**Task details:** Repeat exactly the lines running from the line that contains "const telephone = new THREE.Group()" to the line that contains "points = [vertex.co"; include both ends and add nothing.

___ Data provided

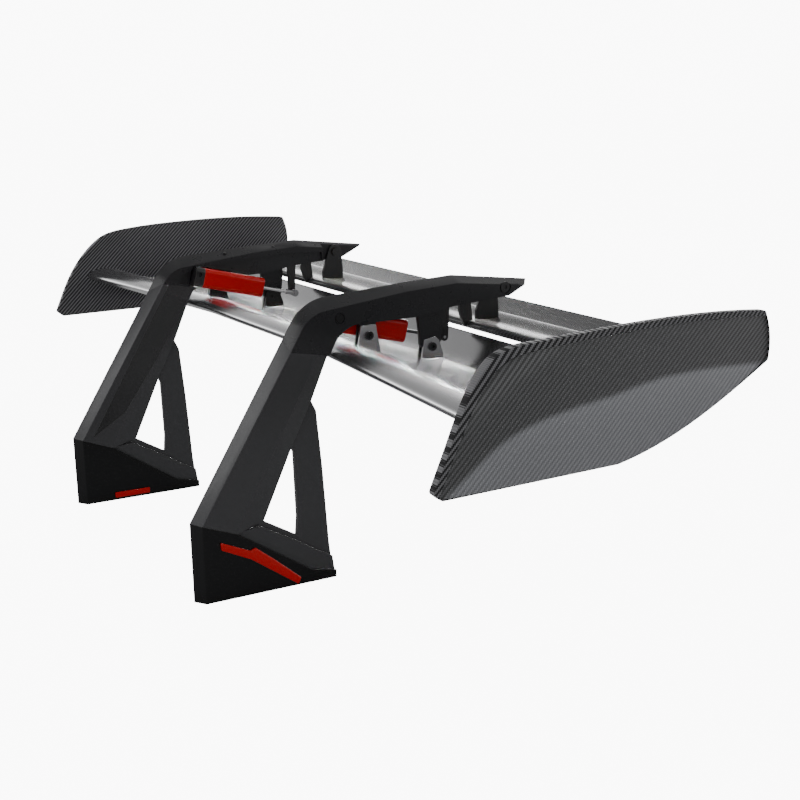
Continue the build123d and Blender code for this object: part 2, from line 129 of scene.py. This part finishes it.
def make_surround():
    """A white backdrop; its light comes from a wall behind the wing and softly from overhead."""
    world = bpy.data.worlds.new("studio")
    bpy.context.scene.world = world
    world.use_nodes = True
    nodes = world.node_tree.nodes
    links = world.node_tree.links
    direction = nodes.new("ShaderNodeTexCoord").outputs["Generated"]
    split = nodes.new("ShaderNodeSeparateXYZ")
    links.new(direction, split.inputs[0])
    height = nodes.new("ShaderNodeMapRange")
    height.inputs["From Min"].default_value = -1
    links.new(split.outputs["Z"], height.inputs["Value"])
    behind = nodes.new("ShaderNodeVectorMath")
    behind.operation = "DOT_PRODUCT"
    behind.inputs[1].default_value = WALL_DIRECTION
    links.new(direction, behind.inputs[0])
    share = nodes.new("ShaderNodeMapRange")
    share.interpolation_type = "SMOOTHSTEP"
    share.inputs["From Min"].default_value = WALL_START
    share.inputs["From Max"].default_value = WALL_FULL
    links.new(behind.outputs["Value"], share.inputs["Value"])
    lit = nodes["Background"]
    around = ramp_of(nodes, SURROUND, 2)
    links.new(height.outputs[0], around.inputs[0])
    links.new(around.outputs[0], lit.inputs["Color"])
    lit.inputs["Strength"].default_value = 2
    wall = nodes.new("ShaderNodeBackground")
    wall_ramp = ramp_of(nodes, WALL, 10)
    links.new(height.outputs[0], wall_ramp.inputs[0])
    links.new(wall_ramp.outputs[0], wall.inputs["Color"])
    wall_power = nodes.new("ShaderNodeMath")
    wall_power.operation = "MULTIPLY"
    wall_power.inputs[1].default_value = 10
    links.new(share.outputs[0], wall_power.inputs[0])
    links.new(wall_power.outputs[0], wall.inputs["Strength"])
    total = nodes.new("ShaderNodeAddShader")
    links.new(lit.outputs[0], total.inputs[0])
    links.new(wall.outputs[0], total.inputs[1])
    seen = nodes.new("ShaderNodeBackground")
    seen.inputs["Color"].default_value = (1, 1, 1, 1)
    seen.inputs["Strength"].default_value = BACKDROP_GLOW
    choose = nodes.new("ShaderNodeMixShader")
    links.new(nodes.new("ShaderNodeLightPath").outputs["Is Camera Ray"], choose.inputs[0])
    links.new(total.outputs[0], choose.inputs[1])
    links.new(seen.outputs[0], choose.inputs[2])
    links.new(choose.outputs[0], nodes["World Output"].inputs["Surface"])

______
___ Data provided

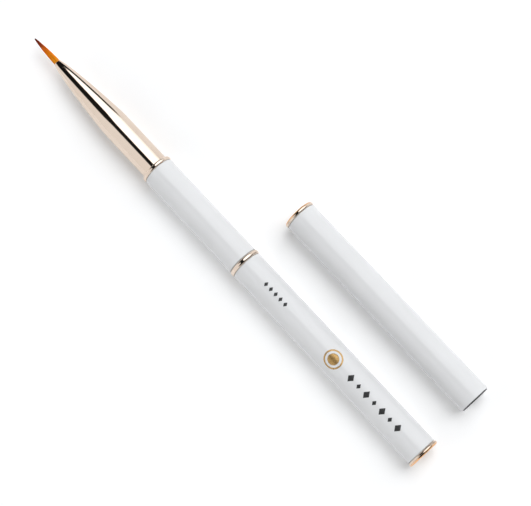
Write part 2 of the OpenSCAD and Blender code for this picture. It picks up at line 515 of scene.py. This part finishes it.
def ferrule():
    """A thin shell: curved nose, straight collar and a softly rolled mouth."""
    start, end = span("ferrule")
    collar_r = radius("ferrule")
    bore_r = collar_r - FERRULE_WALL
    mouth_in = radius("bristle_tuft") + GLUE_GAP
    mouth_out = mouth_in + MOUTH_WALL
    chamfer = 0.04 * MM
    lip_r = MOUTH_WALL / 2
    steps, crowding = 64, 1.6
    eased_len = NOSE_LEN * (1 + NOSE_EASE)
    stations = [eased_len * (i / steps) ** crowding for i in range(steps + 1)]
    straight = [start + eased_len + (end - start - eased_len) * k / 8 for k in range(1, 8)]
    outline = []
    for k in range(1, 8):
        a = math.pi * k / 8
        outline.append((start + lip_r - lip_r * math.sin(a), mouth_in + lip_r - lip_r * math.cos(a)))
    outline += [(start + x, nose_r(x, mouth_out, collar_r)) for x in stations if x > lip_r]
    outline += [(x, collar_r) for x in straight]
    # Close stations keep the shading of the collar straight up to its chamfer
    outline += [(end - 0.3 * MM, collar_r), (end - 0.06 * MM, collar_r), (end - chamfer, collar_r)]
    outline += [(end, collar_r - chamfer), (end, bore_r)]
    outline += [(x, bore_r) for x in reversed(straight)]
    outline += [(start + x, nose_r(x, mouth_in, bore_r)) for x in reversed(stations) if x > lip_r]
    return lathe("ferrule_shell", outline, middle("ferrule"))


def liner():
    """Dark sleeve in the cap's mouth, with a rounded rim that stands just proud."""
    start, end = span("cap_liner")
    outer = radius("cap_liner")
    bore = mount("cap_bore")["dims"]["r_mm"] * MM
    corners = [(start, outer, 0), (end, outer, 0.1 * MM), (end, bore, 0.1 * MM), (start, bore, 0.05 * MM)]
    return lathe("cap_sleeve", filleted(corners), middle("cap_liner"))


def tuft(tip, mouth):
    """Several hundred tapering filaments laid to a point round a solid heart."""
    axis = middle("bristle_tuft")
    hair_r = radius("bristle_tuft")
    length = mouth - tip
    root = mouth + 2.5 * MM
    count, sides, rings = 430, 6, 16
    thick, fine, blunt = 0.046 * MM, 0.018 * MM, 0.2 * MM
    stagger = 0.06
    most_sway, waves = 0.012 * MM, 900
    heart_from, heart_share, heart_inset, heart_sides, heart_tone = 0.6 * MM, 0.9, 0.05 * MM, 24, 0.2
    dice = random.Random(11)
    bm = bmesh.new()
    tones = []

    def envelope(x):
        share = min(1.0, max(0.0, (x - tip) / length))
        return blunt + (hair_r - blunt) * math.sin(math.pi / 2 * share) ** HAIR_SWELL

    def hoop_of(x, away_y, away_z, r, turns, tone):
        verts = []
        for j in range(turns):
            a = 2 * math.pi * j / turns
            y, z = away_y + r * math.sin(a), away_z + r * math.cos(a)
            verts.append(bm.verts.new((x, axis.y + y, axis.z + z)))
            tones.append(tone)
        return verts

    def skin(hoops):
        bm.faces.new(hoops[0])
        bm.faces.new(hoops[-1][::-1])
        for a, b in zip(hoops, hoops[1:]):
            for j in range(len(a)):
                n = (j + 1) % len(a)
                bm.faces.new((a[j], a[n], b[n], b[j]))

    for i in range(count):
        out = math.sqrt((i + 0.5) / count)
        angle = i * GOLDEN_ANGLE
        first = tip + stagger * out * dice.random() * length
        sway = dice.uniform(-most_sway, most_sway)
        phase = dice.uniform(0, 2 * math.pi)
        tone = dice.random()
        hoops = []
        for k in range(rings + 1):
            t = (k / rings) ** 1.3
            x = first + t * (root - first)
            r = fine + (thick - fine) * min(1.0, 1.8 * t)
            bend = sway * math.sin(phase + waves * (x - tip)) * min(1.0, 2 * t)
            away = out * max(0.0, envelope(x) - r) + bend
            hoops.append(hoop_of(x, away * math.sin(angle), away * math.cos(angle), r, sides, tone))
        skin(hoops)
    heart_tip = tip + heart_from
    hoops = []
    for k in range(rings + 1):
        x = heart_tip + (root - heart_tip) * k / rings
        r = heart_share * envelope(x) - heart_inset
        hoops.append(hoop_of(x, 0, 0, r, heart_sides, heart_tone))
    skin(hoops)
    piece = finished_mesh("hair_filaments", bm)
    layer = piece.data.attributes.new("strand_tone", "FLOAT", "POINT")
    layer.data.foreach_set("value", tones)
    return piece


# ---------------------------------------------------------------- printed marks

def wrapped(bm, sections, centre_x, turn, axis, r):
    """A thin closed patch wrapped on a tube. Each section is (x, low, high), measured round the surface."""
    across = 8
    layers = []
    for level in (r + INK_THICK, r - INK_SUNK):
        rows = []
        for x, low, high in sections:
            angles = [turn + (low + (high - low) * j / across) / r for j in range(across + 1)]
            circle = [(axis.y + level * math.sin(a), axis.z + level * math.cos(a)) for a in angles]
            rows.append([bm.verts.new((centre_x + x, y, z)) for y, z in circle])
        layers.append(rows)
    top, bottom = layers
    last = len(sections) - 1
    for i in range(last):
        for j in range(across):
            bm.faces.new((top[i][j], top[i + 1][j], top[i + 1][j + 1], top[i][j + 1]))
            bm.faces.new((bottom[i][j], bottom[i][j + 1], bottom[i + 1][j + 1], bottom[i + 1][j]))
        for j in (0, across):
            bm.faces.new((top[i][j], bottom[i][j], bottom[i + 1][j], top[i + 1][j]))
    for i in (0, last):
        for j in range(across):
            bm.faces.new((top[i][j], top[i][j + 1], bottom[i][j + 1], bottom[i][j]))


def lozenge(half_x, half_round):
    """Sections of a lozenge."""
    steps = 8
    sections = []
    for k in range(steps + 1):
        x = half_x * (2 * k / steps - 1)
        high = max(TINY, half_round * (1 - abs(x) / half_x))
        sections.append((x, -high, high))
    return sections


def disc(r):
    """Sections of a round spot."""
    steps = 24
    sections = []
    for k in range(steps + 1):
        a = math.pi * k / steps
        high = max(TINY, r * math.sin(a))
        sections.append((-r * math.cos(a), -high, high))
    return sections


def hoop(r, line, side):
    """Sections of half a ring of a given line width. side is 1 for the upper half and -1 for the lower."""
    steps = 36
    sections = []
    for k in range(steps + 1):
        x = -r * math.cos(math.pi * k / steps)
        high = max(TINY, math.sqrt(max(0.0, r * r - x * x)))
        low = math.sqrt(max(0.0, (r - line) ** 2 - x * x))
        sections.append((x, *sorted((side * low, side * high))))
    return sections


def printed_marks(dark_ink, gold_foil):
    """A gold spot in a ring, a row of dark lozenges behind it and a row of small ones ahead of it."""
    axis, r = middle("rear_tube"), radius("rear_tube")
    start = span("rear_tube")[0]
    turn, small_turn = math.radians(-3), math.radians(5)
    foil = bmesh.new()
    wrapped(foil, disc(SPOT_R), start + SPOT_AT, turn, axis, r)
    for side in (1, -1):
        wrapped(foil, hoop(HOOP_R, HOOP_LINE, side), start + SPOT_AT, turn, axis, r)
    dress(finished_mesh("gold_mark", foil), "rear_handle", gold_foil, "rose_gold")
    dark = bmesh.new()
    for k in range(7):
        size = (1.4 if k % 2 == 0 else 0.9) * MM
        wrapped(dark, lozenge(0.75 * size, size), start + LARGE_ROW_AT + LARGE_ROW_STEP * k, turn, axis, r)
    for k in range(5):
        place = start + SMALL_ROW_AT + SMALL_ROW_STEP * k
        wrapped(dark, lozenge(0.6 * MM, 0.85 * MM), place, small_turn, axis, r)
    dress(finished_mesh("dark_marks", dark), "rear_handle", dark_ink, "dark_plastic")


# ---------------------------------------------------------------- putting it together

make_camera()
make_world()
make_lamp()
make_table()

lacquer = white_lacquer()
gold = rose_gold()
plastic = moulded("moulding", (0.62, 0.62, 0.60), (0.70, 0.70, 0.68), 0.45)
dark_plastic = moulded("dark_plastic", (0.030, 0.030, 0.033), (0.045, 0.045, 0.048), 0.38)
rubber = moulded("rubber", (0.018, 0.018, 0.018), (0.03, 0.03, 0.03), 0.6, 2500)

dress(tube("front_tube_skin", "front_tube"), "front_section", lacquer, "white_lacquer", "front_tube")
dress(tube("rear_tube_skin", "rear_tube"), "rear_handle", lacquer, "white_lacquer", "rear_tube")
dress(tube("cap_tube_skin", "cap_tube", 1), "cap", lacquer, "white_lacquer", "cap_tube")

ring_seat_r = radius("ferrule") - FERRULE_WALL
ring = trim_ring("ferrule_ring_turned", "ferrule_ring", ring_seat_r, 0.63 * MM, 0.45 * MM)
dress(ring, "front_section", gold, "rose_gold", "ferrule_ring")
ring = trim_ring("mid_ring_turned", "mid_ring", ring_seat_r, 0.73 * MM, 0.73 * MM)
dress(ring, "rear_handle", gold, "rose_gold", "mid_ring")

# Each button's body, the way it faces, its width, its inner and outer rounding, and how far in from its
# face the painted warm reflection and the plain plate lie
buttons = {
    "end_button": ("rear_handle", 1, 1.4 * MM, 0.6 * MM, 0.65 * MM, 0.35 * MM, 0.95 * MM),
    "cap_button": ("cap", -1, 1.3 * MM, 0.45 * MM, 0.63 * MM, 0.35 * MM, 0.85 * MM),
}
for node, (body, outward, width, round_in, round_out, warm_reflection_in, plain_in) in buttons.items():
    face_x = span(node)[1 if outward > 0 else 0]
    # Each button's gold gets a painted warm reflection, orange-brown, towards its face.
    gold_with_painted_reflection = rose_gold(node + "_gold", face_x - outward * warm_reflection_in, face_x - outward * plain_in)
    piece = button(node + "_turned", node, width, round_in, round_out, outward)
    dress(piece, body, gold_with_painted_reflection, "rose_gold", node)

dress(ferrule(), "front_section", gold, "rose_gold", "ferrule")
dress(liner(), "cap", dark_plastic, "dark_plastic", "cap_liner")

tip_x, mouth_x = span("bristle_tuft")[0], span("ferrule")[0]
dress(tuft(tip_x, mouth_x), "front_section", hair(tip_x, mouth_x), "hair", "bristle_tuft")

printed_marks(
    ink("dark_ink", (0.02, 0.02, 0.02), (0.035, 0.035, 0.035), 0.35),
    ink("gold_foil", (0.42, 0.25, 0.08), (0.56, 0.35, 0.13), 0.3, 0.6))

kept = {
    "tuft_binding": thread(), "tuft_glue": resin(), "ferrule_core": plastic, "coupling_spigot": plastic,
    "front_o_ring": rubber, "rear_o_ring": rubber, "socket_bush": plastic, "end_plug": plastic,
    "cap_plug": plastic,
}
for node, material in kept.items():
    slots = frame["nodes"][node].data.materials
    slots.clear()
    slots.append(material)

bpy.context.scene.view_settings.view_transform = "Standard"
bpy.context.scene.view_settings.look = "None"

______
___ Data provided

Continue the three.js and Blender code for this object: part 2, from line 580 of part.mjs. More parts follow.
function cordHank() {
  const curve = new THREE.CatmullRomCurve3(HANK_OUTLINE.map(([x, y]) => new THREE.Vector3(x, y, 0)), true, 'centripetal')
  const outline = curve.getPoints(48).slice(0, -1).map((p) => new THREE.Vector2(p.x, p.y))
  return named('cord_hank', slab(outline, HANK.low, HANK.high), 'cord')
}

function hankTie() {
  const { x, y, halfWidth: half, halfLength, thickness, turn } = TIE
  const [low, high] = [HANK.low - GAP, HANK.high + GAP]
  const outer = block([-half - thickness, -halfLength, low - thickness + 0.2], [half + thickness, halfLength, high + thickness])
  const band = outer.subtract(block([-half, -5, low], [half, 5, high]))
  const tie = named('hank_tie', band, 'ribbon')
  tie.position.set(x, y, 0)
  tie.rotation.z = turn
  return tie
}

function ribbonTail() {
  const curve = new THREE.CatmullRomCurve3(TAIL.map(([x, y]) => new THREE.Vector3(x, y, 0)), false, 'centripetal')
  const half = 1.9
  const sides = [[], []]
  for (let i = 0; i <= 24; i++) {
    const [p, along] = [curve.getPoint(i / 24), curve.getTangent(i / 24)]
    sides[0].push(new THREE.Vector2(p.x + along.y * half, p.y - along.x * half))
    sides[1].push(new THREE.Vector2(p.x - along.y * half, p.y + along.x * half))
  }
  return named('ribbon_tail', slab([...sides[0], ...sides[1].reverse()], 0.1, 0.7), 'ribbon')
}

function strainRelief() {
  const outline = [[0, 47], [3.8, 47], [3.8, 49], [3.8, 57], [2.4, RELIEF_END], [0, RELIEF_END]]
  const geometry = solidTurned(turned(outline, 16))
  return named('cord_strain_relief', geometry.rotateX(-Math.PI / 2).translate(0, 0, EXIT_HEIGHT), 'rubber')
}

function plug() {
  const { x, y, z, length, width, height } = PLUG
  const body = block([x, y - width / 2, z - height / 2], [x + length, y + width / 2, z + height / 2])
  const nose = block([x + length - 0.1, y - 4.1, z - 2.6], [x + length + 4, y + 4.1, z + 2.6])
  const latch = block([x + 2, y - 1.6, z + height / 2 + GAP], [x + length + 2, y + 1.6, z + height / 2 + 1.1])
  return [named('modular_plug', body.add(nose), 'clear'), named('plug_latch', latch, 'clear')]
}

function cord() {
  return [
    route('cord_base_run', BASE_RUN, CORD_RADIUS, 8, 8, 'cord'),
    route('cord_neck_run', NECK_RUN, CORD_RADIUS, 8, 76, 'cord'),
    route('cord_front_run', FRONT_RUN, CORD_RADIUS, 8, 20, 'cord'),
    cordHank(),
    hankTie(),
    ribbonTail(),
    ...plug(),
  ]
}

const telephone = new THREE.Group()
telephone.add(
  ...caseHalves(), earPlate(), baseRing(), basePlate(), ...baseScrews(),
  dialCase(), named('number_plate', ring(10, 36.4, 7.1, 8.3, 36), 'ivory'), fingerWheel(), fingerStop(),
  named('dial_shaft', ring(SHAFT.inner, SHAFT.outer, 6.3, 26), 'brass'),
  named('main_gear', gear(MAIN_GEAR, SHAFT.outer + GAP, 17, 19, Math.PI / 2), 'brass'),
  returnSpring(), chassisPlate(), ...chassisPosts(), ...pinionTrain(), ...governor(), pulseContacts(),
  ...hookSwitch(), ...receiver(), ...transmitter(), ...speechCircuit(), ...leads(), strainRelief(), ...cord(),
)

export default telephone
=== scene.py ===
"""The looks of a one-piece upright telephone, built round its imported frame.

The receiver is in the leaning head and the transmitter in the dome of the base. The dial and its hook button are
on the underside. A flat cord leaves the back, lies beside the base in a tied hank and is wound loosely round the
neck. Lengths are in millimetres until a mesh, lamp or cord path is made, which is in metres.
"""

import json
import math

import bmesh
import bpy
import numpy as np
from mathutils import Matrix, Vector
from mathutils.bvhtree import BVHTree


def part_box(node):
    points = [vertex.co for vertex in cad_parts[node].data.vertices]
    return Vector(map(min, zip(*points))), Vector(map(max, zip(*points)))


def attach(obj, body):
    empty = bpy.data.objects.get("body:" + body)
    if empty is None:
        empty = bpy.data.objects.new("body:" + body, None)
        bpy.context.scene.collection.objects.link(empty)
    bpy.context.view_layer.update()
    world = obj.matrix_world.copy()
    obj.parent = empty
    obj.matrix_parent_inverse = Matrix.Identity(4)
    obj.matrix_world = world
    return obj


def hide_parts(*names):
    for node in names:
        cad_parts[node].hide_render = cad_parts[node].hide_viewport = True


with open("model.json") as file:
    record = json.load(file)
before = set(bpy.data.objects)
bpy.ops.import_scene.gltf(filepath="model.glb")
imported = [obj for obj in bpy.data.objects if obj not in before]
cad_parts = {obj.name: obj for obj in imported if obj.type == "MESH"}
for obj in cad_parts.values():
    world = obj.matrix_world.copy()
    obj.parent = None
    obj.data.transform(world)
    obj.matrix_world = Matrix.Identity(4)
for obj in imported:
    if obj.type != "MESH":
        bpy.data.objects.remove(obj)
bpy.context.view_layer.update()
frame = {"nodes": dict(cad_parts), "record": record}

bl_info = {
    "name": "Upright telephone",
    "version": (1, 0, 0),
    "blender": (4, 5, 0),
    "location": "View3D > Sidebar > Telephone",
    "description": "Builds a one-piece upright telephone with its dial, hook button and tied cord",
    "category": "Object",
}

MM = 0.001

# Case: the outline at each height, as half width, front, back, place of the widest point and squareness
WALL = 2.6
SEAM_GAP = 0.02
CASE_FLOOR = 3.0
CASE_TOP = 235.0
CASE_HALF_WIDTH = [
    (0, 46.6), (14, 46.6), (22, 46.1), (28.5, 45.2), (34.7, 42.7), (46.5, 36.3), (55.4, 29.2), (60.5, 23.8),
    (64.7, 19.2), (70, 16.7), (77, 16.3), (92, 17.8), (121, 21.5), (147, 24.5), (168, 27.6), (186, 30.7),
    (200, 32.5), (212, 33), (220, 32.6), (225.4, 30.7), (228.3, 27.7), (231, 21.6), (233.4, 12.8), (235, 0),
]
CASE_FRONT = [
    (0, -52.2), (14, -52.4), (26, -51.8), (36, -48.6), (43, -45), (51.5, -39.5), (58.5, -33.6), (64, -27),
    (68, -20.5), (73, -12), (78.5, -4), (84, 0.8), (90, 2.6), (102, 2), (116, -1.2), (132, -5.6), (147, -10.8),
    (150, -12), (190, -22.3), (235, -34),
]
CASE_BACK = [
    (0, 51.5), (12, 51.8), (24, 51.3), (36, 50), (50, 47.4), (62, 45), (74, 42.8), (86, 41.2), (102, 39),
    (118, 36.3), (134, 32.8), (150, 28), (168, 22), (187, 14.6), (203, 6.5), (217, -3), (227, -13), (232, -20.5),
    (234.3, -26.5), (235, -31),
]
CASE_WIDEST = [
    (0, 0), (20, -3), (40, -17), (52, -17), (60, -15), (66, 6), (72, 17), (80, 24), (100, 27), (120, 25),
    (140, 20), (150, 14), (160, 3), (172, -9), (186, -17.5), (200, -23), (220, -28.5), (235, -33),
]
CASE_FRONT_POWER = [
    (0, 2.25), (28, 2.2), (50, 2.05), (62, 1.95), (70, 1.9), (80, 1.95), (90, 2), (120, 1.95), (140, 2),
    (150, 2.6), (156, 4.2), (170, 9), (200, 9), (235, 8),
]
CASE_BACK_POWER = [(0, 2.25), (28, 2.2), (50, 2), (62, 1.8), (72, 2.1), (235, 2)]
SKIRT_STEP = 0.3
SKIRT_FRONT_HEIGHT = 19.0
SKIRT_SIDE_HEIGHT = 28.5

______

**Full response:**
const telephone = new THREE.Group()
telephone.add(
  ...caseHalves(), earPlate(), baseRing(), basePlate(), ...baseScrews(),
  dialCase(), named('number_plate', ring(10, 36.4, 7.1, 8.3, 36), 'ivory'), fingerWheel(), fingerStop(),
  named('dial_shaft', ring(SHAFT.inner, SHAFT.outer, 6.3, 26), 'brass'),
  named('main_gear', gear(MAIN_GEAR, SHAFT.outer + GAP, 17, 19, Math.PI / 2), 'brass'),
  returnSpring(), chassisPlate(), ...chassisPosts(), ...pinionTrain(), ...governor(), pulseContacts(),
  ...hookSwitch(), ...receiver(), ...transmitter(), ...speechCircuit(), ...leads(), strainRelief(), ...cord(),
)

export default telephone
=== scene.py ===
"""The looks of a one-piece upright telephone, built round its imported frame.

The receiver is in the leaning head and the transmitter in the dome of the base. The dial and its hook button are
on the underside. A flat cord leaves the back, lies beside the base in a tied hank and is wound loosely round the
neck. Lengths are in millimetres until a mesh, lamp or cord path is made, which is in metres.
"""

import json
import math

import bmesh
import bpy
import numpy as np
from mathutils import Matrix, Vector
from mathutils.bvhtree import BVHTree


def part_box(node):
    points = [vertex.co for vertex in cad_parts[node].data.vertices]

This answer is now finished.